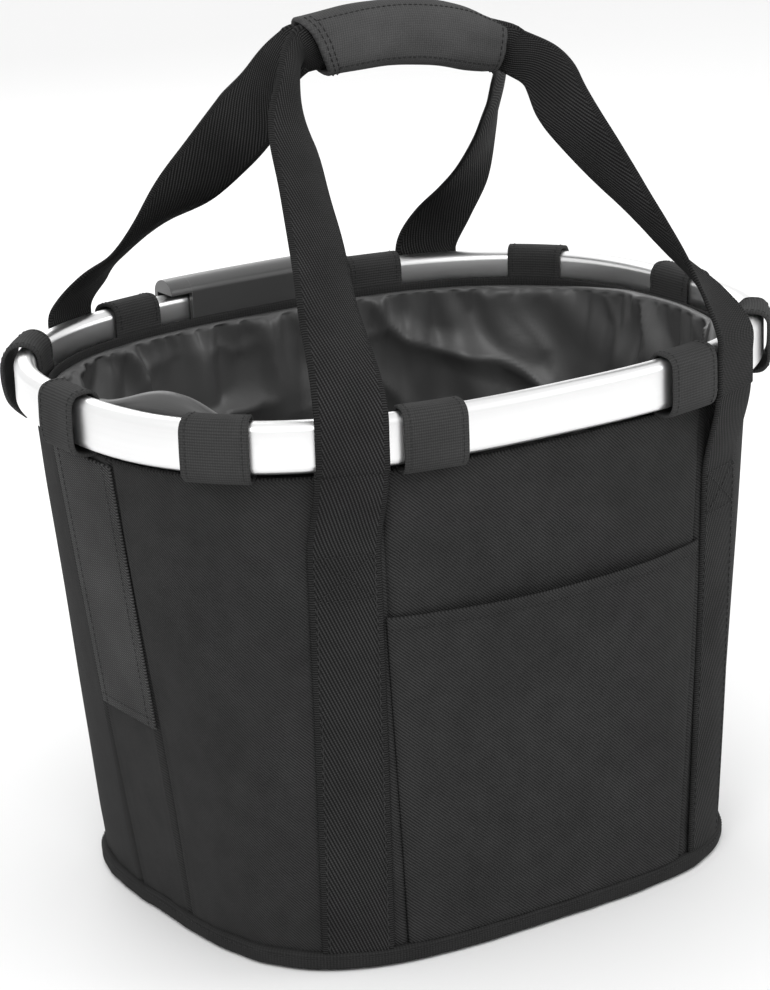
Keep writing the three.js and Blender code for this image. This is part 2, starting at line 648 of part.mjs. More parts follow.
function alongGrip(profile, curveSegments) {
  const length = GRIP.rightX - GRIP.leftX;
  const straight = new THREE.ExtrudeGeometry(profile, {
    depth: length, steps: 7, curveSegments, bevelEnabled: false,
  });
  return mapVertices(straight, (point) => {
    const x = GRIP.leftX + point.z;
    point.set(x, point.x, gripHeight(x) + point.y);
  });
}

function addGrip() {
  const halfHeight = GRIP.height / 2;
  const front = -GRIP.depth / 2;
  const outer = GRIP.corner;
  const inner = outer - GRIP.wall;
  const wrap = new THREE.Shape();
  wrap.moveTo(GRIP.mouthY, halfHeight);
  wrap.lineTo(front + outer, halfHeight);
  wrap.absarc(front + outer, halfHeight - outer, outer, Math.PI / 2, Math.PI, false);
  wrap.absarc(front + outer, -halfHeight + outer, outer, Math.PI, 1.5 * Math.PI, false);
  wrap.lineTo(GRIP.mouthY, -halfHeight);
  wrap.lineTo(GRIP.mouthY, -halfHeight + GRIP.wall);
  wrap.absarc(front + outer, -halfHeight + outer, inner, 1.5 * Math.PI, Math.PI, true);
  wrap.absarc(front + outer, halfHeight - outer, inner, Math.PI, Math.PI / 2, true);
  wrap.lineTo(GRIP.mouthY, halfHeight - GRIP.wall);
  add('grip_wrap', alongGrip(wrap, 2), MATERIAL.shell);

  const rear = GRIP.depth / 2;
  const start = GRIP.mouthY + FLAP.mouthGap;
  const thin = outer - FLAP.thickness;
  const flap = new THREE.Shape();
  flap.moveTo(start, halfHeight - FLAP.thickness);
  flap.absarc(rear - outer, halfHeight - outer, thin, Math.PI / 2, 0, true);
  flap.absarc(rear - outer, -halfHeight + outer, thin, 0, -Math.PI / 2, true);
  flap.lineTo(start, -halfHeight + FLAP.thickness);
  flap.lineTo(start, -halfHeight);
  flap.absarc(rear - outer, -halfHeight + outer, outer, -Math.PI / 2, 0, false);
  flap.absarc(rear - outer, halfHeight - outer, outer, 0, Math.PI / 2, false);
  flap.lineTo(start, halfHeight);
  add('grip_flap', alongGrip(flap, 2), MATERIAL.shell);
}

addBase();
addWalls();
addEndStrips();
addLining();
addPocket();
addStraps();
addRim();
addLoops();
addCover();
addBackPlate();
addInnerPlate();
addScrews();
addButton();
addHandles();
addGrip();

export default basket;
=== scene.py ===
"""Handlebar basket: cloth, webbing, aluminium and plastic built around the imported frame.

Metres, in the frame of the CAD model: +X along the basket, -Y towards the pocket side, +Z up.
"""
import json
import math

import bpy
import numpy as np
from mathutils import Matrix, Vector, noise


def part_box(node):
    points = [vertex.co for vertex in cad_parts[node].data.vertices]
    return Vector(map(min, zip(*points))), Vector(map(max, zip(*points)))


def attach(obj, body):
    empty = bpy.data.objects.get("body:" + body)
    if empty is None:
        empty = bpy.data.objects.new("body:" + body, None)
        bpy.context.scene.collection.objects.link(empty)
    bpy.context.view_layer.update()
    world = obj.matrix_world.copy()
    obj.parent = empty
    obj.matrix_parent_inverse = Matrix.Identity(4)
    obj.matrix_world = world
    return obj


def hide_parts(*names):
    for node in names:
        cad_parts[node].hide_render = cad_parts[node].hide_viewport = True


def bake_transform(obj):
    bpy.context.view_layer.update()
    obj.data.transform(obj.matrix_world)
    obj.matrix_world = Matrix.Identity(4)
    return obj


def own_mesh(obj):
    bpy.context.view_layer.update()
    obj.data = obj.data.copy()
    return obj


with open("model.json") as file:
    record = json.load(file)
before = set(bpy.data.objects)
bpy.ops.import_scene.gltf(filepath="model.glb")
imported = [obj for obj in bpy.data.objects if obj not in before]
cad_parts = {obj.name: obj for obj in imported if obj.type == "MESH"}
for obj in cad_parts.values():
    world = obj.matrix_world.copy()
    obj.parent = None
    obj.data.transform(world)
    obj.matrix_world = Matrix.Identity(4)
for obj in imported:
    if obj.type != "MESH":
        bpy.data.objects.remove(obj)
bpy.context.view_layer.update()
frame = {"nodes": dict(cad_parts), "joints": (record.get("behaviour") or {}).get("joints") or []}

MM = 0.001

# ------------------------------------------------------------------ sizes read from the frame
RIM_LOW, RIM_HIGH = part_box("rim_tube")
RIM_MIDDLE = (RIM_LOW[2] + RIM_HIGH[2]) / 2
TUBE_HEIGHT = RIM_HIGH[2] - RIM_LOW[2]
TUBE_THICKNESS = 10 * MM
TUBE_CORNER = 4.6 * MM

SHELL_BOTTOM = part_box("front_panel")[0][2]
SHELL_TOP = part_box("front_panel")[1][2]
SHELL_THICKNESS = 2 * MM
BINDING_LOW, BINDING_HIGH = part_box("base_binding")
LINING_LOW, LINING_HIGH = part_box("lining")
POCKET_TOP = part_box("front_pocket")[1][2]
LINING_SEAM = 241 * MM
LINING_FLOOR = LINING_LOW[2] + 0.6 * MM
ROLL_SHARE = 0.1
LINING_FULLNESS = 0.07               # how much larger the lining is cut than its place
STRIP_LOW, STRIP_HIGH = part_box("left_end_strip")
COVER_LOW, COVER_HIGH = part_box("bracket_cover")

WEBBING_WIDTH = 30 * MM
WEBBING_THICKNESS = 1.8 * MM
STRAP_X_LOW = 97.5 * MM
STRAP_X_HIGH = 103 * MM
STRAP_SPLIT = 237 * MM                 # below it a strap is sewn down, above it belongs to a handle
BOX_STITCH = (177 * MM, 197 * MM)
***
[Aim]
Return all of the data precisely as it appears.

[Result]
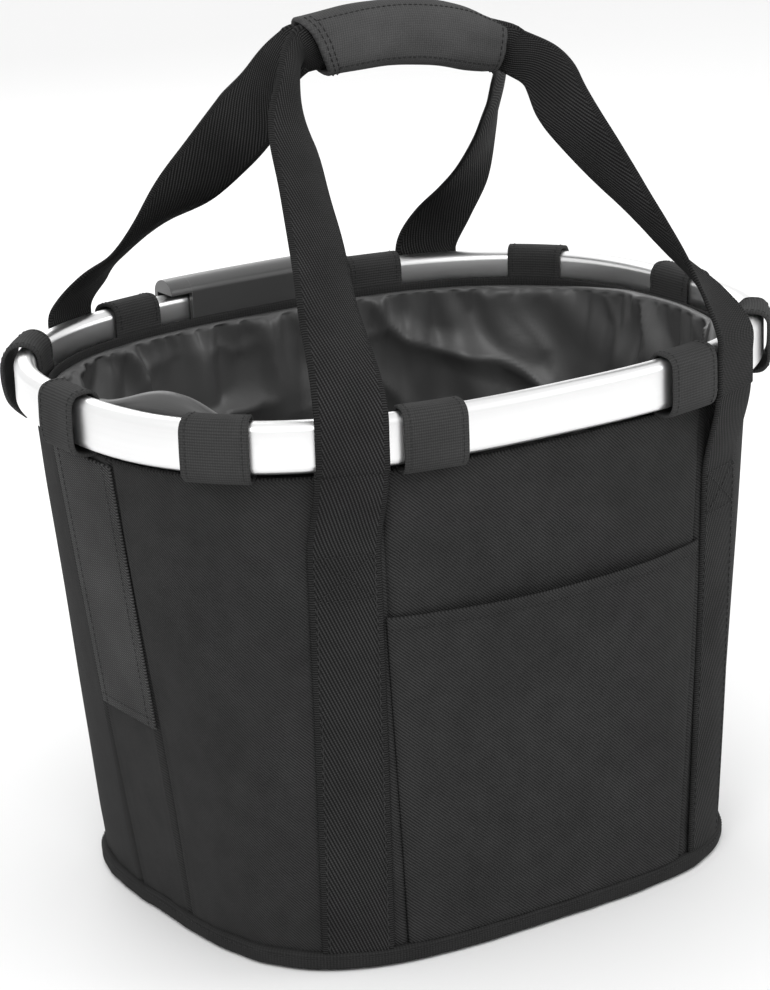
Keep writing the three.js and Blender code for this image. This is part 2, starting at line 648 of part.mjs. More parts follow.
function alongGrip(profile, curveSegments) {
  const length = GRIP.rightX - GRIP.leftX;
  const straight = new THREE.ExtrudeGeometry(profile, {
    depth: length, steps: 7, curveSegments, bevelEnabled: false,
  });
  return mapVertices(straight, (point) => {
    const x = GRIP.leftX + point.z;
    point.set(x, point.x, gripHeight(x) + point.y);
  });
}

function addGrip() {
  const halfHeight = GRIP.height / 2;
  const front = -GRIP.depth / 2;
  const outer = GRIP.corner;
  const inner = outer - GRIP.wall;
  const wrap = new THREE.Shape();
  wrap.moveTo(GRIP.mouthY, halfHeight);
  wrap.lineTo(front + outer, halfHeight);
  wrap.absarc(front + outer, halfHeight - outer, outer, Math.PI / 2, Math.PI, false);
  wrap.absarc(front + outer, -halfHeight + outer, outer, Math.PI, 1.5 * Math.PI, false);
  wrap.lineTo(GRIP.mouthY, -halfHeight);
  wrap.lineTo(GRIP.mouthY, -halfHeight + GRIP.wall);
  wrap.absarc(front + outer, -halfHeight + outer, inner, 1.5 * Math.PI, Math.PI, true);
  wrap.absarc(front + outer, halfHeight - outer, inner, Math.PI, Math.PI / 2, true);
  wrap.lineTo(GRIP.mouthY, halfHeight - GRIP.wall);
  add('grip_wrap', alongGrip(wrap, 2), MATERIAL.shell);

  const rear = GRIP.depth / 2;
  const start = GRIP.mouthY + FLAP.mouthGap;
  const thin = outer - FLAP.thickness;
  const flap = new THREE.Shape();
  flap.moveTo(start, halfHeight - FLAP.thickness);
  flap.absarc(rear - outer, halfHeight - outer, thin, Math.PI / 2, 0, true);
  flap.absarc(rear - outer, -halfHeight + outer, thin, 0, -Math.PI / 2, true);
  flap.lineTo(start, -halfHeight + FLAP.thickness);
  flap.lineTo(start, -halfHeight);
  flap.absarc(rear - outer, -halfHeight + outer, outer, -Math.PI / 2, 0, false);
  flap.absarc(rear - outer, halfHeight - outer, outer, 0, Math.PI / 2, false);
  flap.lineTo(start, halfHeight);
  add('grip_flap', alongGrip(flap, 2), MATERIAL.shell);
}

addBase();
addWalls();
addEndStrips();
addLining();
addPocket();
addStraps();
addRim();
addLoops();
addCover();
addBackPlate();
addInnerPlate();
addScrews();
addButton();
addHandles();
addGrip();

export default basket;
=== scene.py ===
"""Handlebar basket: cloth, webbing, aluminium and plastic built around the imported frame.

Metres, in the frame of the CAD model: +X along the basket, -Y towards the pocket side, +Z up.
"""
import json
import math

import bpy
import numpy as np
from mathutils import Matrix, Vector, noise


def part_box(node):
    points = [vertex.co for vertex in cad_parts[node].data.vertices]
    return Vector(map(min, zip(*points))), Vector(map(max, zip(*points)))


def attach(obj, body):
    empty = bpy.data.objects.get("body:" + body)
    if empty is None:
        empty = bpy.data.objects.new("body:" + body, None)
        bpy.context.scene.collection.objects.link(empty)
    bpy.context.view_layer.update()
    world = obj.matrix_world.copy()
    obj.parent = empty
    obj.matrix_parent_inverse = Matrix.Identity(4)
    obj.matrix_world = world
    return obj


def hide_parts(*names):
    for node in names:
        cad_parts[node].hide_render = cad_parts[node].hide_viewport = True


def bake_transform(obj):
    bpy.context.view_layer.update()
    obj.data.transform(obj.matrix_world)
    obj.matrix_world = Matrix.Identity(4)
    return obj


def own_mesh(obj):
    bpy.context.view_layer.update()
    obj.data = obj.data.copy()
    return obj


with open("model.json") as file:
    record = json.load(file)
before = set(bpy.data.objects)
bpy.ops.import_scene.gltf(filepath="model.glb")
imported = [obj for obj in bpy.data.objects if obj not in before]
cad_parts = {obj.name: obj for obj in imported if obj.type == "MESH"}
for obj in cad_parts.values():
    world = obj.matrix_world.copy()
    obj.parent = None
    obj.data.transform(world)
    obj.matrix_world = Matrix.Identity(4)
for obj in imported:
    if obj.type != "MESH":
        bpy.data.objects.remove(obj)
bpy.context.view_layer.update()
frame = {"nodes": dict(cad_parts), "joints": (record.get("behaviour") or {}).get("joints") or []}

MM = 0.001

# ------------------------------------------------------------------ sizes read from the frame
RIM_LOW, RIM_HIGH = part_box("rim_tube")
RIM_MIDDLE = (RIM_LOW[2] + RIM_HIGH[2]) / 2
TUBE_HEIGHT = RIM_HIGH[2] - RIM_LOW[2]
TUBE_THICKNESS = 10 * MM
TUBE_CORNER = 4.6 * MM

SHELL_BOTTOM = part_box("front_panel")[0][2]
SHELL_TOP = part_box("front_panel")[1][2]
SHELL_THICKNESS = 2 * MM
BINDING_LOW, BINDING_HIGH = part_box("base_binding")
LINING_LOW, LINING_HIGH = part_box("lining")
POCKET_TOP = part_box("front_pocket")[1][2]
LINING_SEAM = 241 * MM
LINING_FLOOR = LINING_LOW[2] + 0.6 * MM
ROLL_SHARE = 0.1
LINING_FULLNESS = 0.07               # how much larger the lining is cut than its place
STRIP_LOW, STRIP_HIGH = part_box("left_end_strip")
COVER_LOW, COVER_HIGH = part_box("bracket_cover")

WEBBING_WIDTH = 30 * MM
WEBBING_THICKNESS = 1.8 * MM
STRAP_X_LOW = 97.5 * MM
STRAP_X_HIGH = 103 * MM
STRAP_SPLIT = 237 * MM                 # below it a strap is sewn down, above it belongs to a handle
BOX_STITCH = (177 * MM, 197 * MM)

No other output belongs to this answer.